How to Promote Risk Culture in Your Organization

Darren Jacobs
July 13, 2018

Risk culture is a term that encompasses your company’s attitude toward risk. Some risk is good in business, and risk is necessary in order to grow in the market. However, companies that take undue risks with product decisions, consumer information, and regulatory compliance face an enormous downside. Encouraging the members of your organization to be smart risk takers and reduce downside is a key to success in business, especially in today’s regulatory environment.

Culture Is Integral to Mitigating Risk

Every organization wants to minimize unnecessary risks, but that it can be difficult to accomplish risk neutralization when threats come from so many sides. In the modern technology age, data security and defence from cyber attacks are an enormous concern for many organizations.

On the other hand, out-of-date compliance methods for government regulations could trigger an audit, severely limiting your organization’s credibility and future access to growth opportunities. Even natural disasters and external risks outside your focus of control can negatively impact your organization if you don’t have agile response planning in place.

In order to combat risk on all sides, companies are realizing that risk management can’t be the job of one person or one department. Modern organizations and technology are simply too complicated for one person to understand how the whole puzzle fits together and where it’s vulnerable. Instead, everyone in the organization needs to pitch into the risk culture, raising questions and identifying weak points as they arise.

Creating an Effective Risk Culture

The key to developing risk culture at your organization is to evaluate the incentive structure inherent in how your company does business. Some of the highest risk schemes, from Enron to Bernie Madoff, came in organizations that prioritized taking risks and making money no matter the cost. Many would agree that poor incentive structures within banks led to the sub-prime lending crisis of 2009.

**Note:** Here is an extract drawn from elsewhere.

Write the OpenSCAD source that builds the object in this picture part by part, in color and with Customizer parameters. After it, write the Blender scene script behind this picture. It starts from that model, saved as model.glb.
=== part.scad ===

When looking to build a risk culture, evaluate your incentive structure. Do the people at the top of your organization encourage doing the right thing over making money? The example from the top is a prerequisite for healthy risk culture. At Deutsche Bank, they recently launched a “We are all risk managers” campaign to make it clear that the burden of risk management is on everyone and is a shared responsibility.

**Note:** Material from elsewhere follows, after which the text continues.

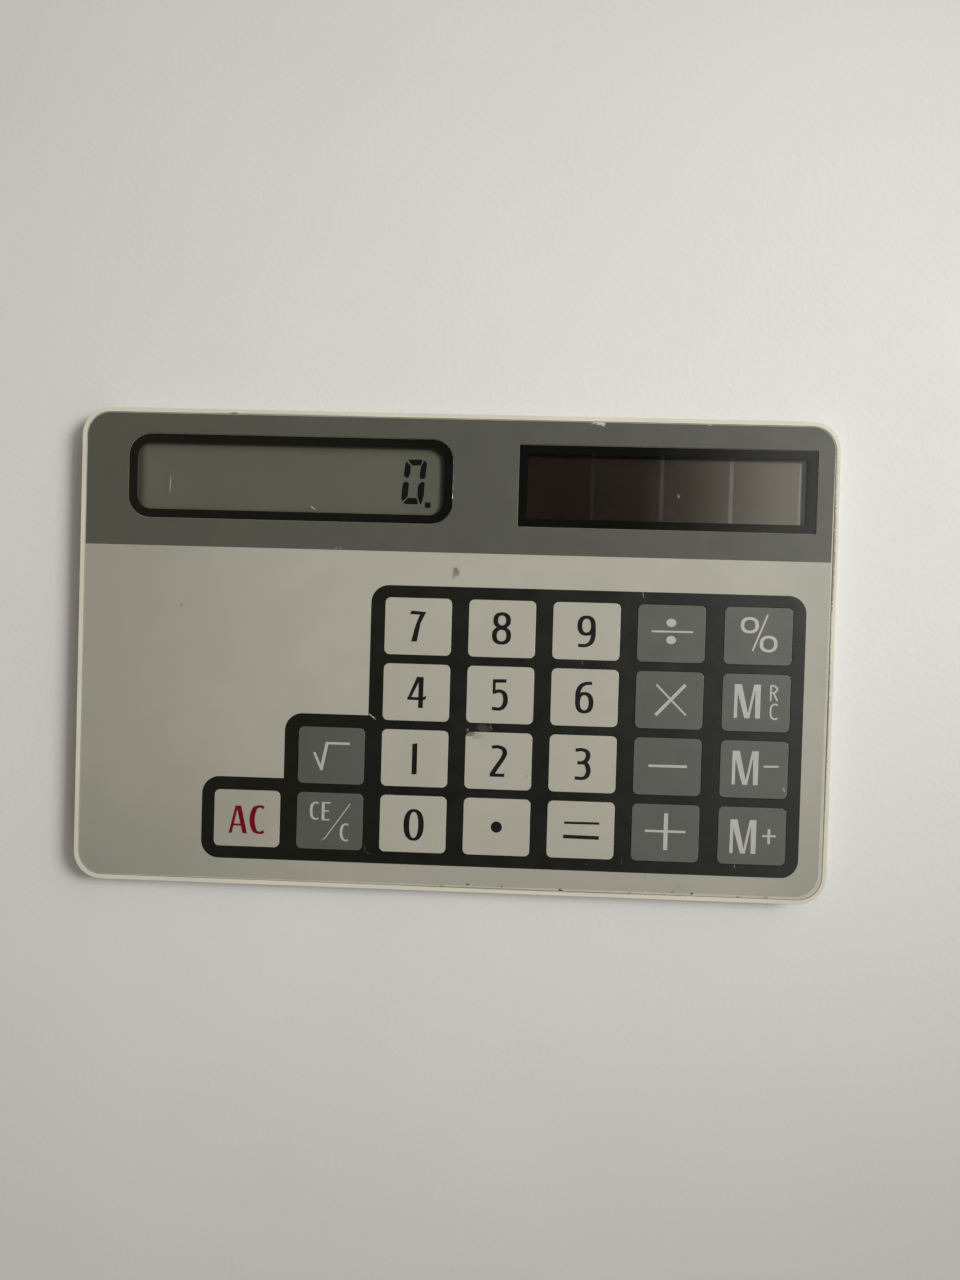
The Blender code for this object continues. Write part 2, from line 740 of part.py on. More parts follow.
def chip_place():
    """The chip's place, set from the board's left and head edges."""
    x = LEFT + BOARD_WALL + BOARD_GAP + CHIP_SIDE_MARGIN + CHIP_RADIUS
    y = BOARD_HEAD - CHIP_HEAD_MARGIN - CHIP_RADIUS
    return x, y


def add_component(name, place, size, material, parts):
    """A small moulded component that hangs under the board."""
    shape = bmesh.new()
    bmesh.ops.create_cube(shape, size=1)
    bmesh.ops.transform(shape, matrix=Matrix.Diagonal((*size, 1)), verts=shape.verts)
    mesh = bpy.data.meshes.new(name)
    shape.to_mesh(mesh)
    shape.free()
    mesh.materials.append(material)
    component = bpy.data.objects.new(name, mesh)
    component.location = (*place, BOARD_LOW - LAYER_GAP - size[2] / 2)
    parts.objects.link(component)
    rounded(component, COMPONENT_EDGE_ROUND, COMPONENT_EDGE_STEPS)


def add_components(parts):
    """The capacitors, the resistor and the diode, set round the chip."""
    x, y = chip_place()
    below = y - CHIP_RADIUS - COMPONENT_GAP
    above = y + CHIP_RADIUS + COMPONENT_GAP
    add_component(
        "storage_capacitor",
        (x, below - STORAGE_CAPACITOR[1] / 2),
        STORAGE_CAPACITOR,
        finish("capacitor_case", (0.45, 0.25, 0.05), 0.4),
        parts,
    )
    add_component(
        "limiter_diode",
        (x, below - STORAGE_CAPACITOR[1] - COMPONENT_GAP - LIMITER_DIODE[1] / 2),
        LIMITER_DIODE,
        finish("diode_case", (0.03, 0.03, 0.03), 0.4),
        parts,
    )
    add_component(
        "reset_capacitor",
        (x - (RESET_CAPACITOR[0] + COMPONENT_GAP) / 2, above + RESET_CAPACITOR[1] / 2),
        RESET_CAPACITOR,
        finish("ceramic_body", (0.40, 0.30, 0.20), 0.5),
        parts,
    )
    add_component(
        "timing_resistor",
        (x + (TIMING_RESISTOR[0] + COMPONENT_GAP) / 2, above + TIMING_RESISTOR[1] / 2),
        TIMING_RESISTOR,
        finish("resistor_body", (0.05, 0.06, 0.10), 0.4),
        parts,
    )


def add_display_ribbon(parts):
    """The flat ribbon from the display's contact ledge to the underside of the board."""
    below = LAYER_GAP + RIBBON_THICKNESS / 2
    view_foot = DISPLAY_Y - DISPLAY_VIEW_WIDTH / 2
    glass_foot = view_foot - GLASS_BORDER - CONTACT_LEDGE
    board_edge = BOARD_HEAD - BOARD_GAP
    path = (
        (view_foot - GLASS_BORDER - RIBBON_CLEARANCE, FRONT_GLASS_LOW - below),
        (glass_foot - RIBBON_CLEARANCE, FRONT_GLASS_LOW - below),
        (board_edge + RIBBON_CLEARANCE, BOARD_LOW - below),
        (board_edge - RIBBON_REACH, BOARD_LOW - below),
    )
    half = DISPLAY_VIEW_LENGTH / 2 - RIBBON_INSET
    shape = bmesh.new()
    verts = [shape.verts.new((DISPLAY_X - half, y, z)) for y, z in path]
    edges = [shape.edges.new(pair) for pair in zip(verts, verts[1:])]
    strip = bmesh.ops.extrude_edge_only(shape, edges=edges)["geom"]
    far = [item for item in strip if isinstance(item, bmesh.types.BMVert)]
    bmesh.ops.translate(shape, verts=far, vec=(2 * half, 0, 0))
    mesh = bpy.data.meshes.new("display_ribbon")
    shape.to_mesh(mesh)
    shape.free()
    mesh.materials.append(finish("ribbon_film", (0.55, 0.35, 0.12), 0.4))
    ribbon = bpy.data.objects.new("display_ribbon", mesh)
    parts.objects.link(ribbon)
    wall = ribbon.modifiers.new("wall", "SOLIDIFY")
    wall.thickness = RIBBON_THICKNESS
    wall.offset = 0


def add_solar_leads(parts):
    """The two wires from the solar cell's backing to the underside of the board."""
    below = LAYER_GAP + LEAD_RADIUS
    start = SOLAR_Y + SOLAR_VIEW_WIDTH / 2 - SOLAR_CUSHION_WIDTH - LEAD_CLEARANCE
    high = SOLAR_Y - SOLAR_VIEW_WIDTH / 2 - SOLAR_BORDER
    low = BOARD_HEAD
    end = BOARD_HEAD - BOARD_GAP - LEAD_REACH
    solar_level = SOLAR_BACKING_LOW - below
    board_level = BOARD_LOW - below
    for name, x in zip(("solar_lead_positive", "solar_lead_negative"), lead_places()):
        points = [(x, start, solar_level)]
        for step in range(LEAD_STEPS + 1):
            along = step / LEAD_STEPS
            rise = (1 - cos(pi * along)) / 2
            points.append((x, high + (low - high) * along, solar_level + (board_level - solar_level) * rise))
        points.append((x, end, board_level))
        curve = bpy.data.curves.new(name, "CURVE")
        curve.dimensions = "3D"
        curve.bevel_depth = LEAD_RADIUS
        curve.bevel_resolution = LEAD_ROUND_STEPS
        curve.use_fill_caps = True
        spline = curve.splines.new("POLY")
        spline.points.add(len(points) - 1)
        for point, place in zip(spline.points, points):
            point.co = Vector(place).to_4d()
        curve.materials.append(finish(name + "_wire", (0.55, 0.50, 0.42), 0.3, 1.0))
        parts.objects.link(bpy.data.objects.new(name, curve))


def main():
    for thing in list(bpy.data.objects):
        bpy.data.objects.remove(thing)
    parts = new_collection("solar_calculator")
    cutters = new_collection("cutters")
    frame = add_case_frame(parts, cutters)
    cover = add_rear_cover(parts, cutters)
    add_sheets(parts)
    add_keys(parts, cutters)
    add_panes(parts)
    add_display(parts)
    add_solar_cell(parts)
    add_board(parts)
    add_chip_cover(parts)
    add_components(parts)
    add_display_ribbon(parts)
    add_solar_leads(parts)
    for solid in (frame, cover):
        smooth(solid)


main()
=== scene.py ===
"""The looks of a card sized solar calculator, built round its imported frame.

Each operator makes one piece or one group of like pieces. Lengths are in metres on the frame's own axes:
+X along the card, +Y towards the header with the display, +Z out of the face.
"""

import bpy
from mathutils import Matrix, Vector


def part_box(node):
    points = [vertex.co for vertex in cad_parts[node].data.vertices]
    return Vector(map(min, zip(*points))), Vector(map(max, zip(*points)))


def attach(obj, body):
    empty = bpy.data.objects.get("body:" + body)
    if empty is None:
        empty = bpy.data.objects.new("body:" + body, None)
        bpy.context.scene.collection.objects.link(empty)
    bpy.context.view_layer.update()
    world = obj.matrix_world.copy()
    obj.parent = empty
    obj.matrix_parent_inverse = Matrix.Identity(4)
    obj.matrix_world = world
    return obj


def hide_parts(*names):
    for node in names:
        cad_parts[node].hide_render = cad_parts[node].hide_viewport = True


bl_info = {
    "name": "Card Solar Calculator",
    "version": (1, 0, 0),
    "blender": (4, 5, 0),
    "location": "3D View > Sidebar > Calculator",
    "description": "Builds the film, keys, panes, display and solar cell of a card sized calculator",
    "category": "Add Mesh",
}

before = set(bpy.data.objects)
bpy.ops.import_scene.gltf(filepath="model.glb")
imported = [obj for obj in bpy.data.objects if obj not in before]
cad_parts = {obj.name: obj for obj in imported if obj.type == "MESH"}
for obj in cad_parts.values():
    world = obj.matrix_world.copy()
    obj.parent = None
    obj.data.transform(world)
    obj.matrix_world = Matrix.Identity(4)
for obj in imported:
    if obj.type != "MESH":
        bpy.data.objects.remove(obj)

from math import copysign, hypot, radians

import bmesh
import bpy
from bpy.props import FloatProperty, FloatVectorProperty, PointerProperty
from mathutils import Euler, Matrix, Vector
from mathutils.geometry import interpolate_bezier

UP = Vector((0, 0, 1))
# The level at which an outline is drawn, before it becomes a plate
FLAT = 0.0
# Points that are closer than this are one
WELD = 1e-7
MM = 0.001

CELL_COUNT = 4
KEY_NAMES = tuple(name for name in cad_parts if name.startswith("key_"))
DARK_KEYS = (
    "key_square_root",
    "key_clear_entry",
    "key_divide",
    "key_multiply",
    "key_minus",
    "key_plus",
    "key_percent",
    "key_memory_recall",
    "key_memory_minus",
    "key_memory_plus",
)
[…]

Behavioural Economics and Risk Culture

According to research from McKinsey, the field of behavioural economics gives us insight into how risk culture can grow or shrink within an organization. When a problem arises, the first idea that’s vocalized is overwhelmingly the one the group establishes a consensus around. This “follow the leader” bias favours the bold, instead of the thoughtful. The McKinsey research suggests that fighting back against such a bias is key to reducing risk liability in an organization.

As a result, the best way to start building a risk culture at your organization is to start with awareness. Simply acknowledging the incentives and biases for risk is enough to start to help members of your organization be more thoughtful about risk. According to Deloitte, building this baseline awareness is the key to changing your office’s risk culture and refining best practices.